Miami Marlins manager Ozzie Guillen had to apologize yesterday after complaints regarding an interview he did with Time magazine, in which he was asked for his thoughts on Fidel Castro:

I respect Fidel Castro. You know why? A
lot of people have wanted to kill Fidel Castro for the last 60 years,
but that son of a bitch is still there.

Everything in that last sentence is correct, but it’s a single word in his first sentence that got him into trouble: “respect.”  In his press conference, Guillen (who was born in Venezuela) explained that he originally spoke of Castro in Spanish and “the translation to English was a bit confusing,” but he still apologized and admitted he’d made a mistake and should not have commented on anything outside of baseball.

I don’t know what Spanish word Guillen used that was translated as “respect,” but I don’t think he meant it sarcastically — like those times you’re arguing with someone and they say something completely dumb and you say, “Look, I respect your opinion, but you’re wrong about this.”  You don’t really respect them or their opinion, but you’re trying to soften it (as you do when you add “no offense intended” after saying something you know is offensive).

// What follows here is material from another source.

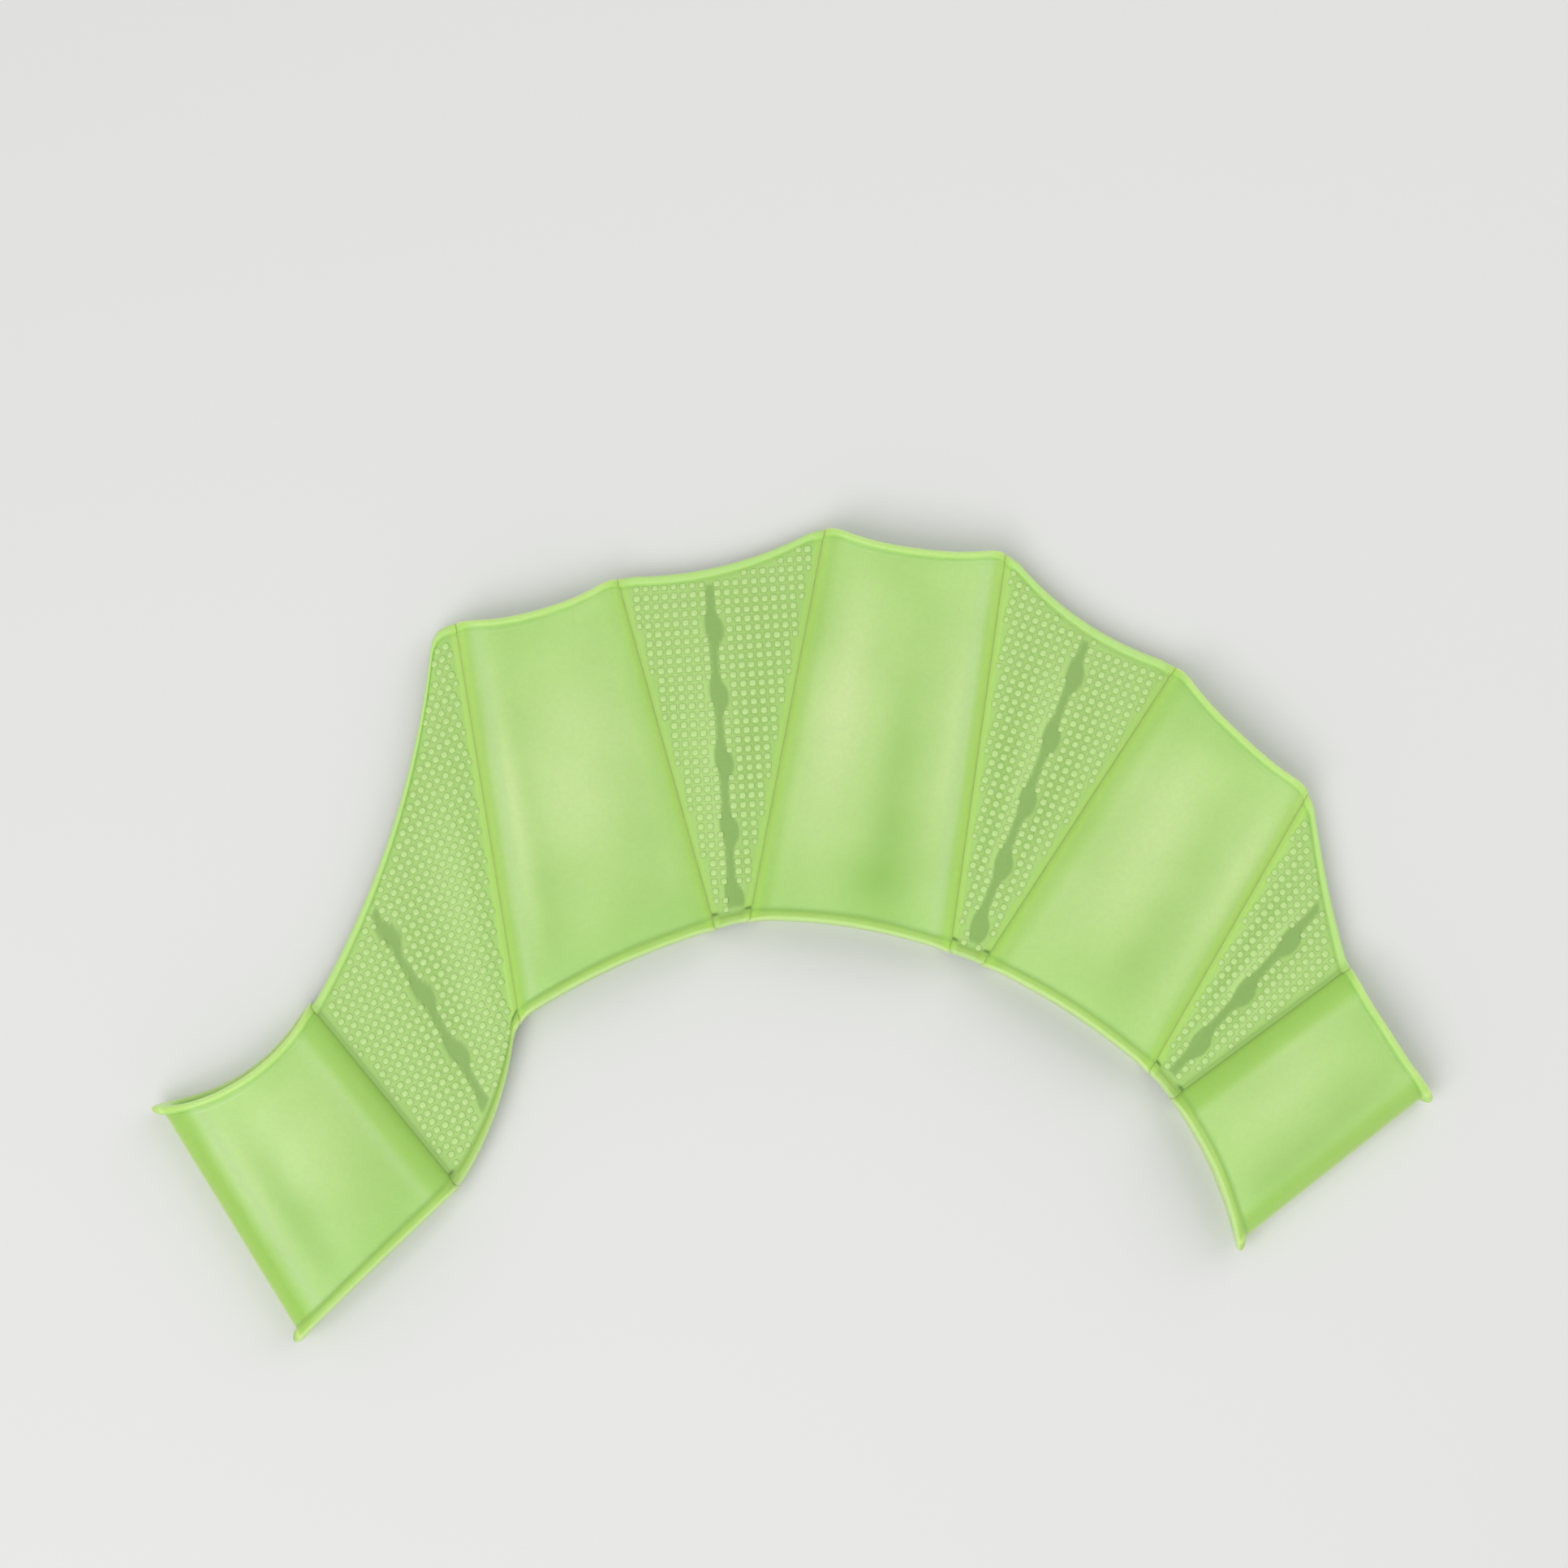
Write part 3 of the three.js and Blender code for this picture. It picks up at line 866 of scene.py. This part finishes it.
MILKY_LIME = linear(214, 244, 168)
SOFT_LIME = linear(156, 202, 96)
DEEP_LIME = linear(164, 208, 92)
PALE_LIME = linear(192, 224, 158)
RIM_LIME = linear(194, 234, 138)
HEM_LIME = linear(170, 205, 106)
EDGE_LIME = linear(214, 246, 170)
LINE_LIME = linear(196, 240, 122)
GLOW_LIME = linear(226, 254, 158)
GROOVE_LIME = linear(138, 180, 92)
PIT_GREEN = linear(104, 142, 62)
WEB_LIME = linear(190, 226, 138)
DEEP_WEB_LIME = linear(166, 206, 112)
LANE_LIME = linear(140, 178, 94)
DOT_LIME = linear(196, 232, 148)


# %% Layers of colour
def mix_colours(tree, factor, below, above):
    node = add_node(tree, "ShaderNodeMix", {0: factor, 6: below, 7: above}, data_type="RGBA")
    return node.outputs[2]


def painted(tree, name, amount):
    value = add_node(tree, "ShaderNodeAttribute", attribute_name=name).outputs["Fac"]
    strength = add_math(tree, "MULTIPLY", value, amount)
    strength.node.use_clamp = True
    return strength


def cloudiness(tree, per_metre, spread):
    place = add_node(tree, "ShaderNodeTexCoord").outputs["Object"]
    noise = add_node(tree, "ShaderNodeTexNoise", {"Vector": place, "Scale": per_metre})
    return add_node(tree, "ShaderNodeMapRange", {
        "Value": noise.outputs[0], "From Min": 0.5 - spread, "From Max": 0.5 + spread}).outputs[0]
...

There was no reason for the Time reporter to ask a Major League Baseball manager about Fidel Castro in the first place, except to solicit a response that would create controversy.  Which brings us to the most important point, regarding power and politics.

The “firestorm” over Guillen’s comments can be traced directly to Little Havana, the Miami neighborhood that’s full of Cuban ex-patriots. I think there are only about 11 original guys who floated to the US on a raft in 1962 and are still alive, but they and their offspring have grown into a powerful special interest group.  They still hate Castro so much that you can’t even say his name without their radar picking it up, followed by ginned-up anger and controversy. 

How much power to these ex-pats have?  They are singularly responsible for the US continuing to have a hands-off policy when it comes to Cuba.  You see, Little Havana controls the Spanish-speaking voters of Miami, which is in the electorally-impaired state of Florida, which just happens to be one of the key swing states in presidential politics.  No politician on the national stage would dare piss off the ex-pats by softening our Cuba policy for fear of losing Florida and its power-granting electorate.

I’m no fan of Castro or any other dictator, but foreign policy towards his regime (and now his brother Raul’s regime) is completely inconsistent with our attitude towards every other country.  Cuba is the only nation on earth that the US forbids its citizens to travel to* (except under certain special conditions, or to serve at the base at Guantanamo — in other words, there’s no general tourism from America to Cuba).  Meanwhile, citizens of other countries can (and do) travel to Cuba all the time to enjoy its beautiful beaches, because their governments aren’t afraid of blowback from Little Havana.

The US restriction on travel to Cuba is not because it’s a communist, totalitarian state.  If that was all it took to create a travel ban, you couldn’t go to Vietnam, a nation we fought a war with!  Not only are you allowed to travel to Ho Chi Minh City, but American companies do lots of business there.  The same is true for another tiny communist country you may have heard of.  Its name is China, and you could fly there tomorrow if you wanted to (and had a visa).  You could even go there, then come back and put on a one-man show full of lies about an iPad factory, and our government wouldn’t stop you.  American businesses do billions of dollars of business with China, but don’t you dare try to sell Pepsi and Pizza Hut in Cuba!

Why are you allowed to go halfway around the world to Vietnam and China, but not to Cuba?  For the same reason that the Marlins suspended Ozzie Guillen for five games — because of those ex-pats and their outsized political influence in Miami.  You may not know that Guillen made similar comments about Castro in an interview with Men’s Journal:

He’s a bullshit dictator and everybody’s against him, and he still
survives, has power. Still has a country behind him.  Everywhere he goes they roll out the red carpet. I don’t admire his philosophy. I admire
him.

But that was in 2008, when he was managing the White Sox in Chicago, a city apparently outside the sphere of influence of the Cuban ex-pats.  Their power only reaches as far north as Washington, DC.

*No, you can’t go to North Korea, either, but that’s because of their restrictions, not ours. 
Update 4/15/12 10:43am: Two nights after I posted this column, Bill Maher made essentially the same points in the New Rules segment of HBO’s “Real Time.”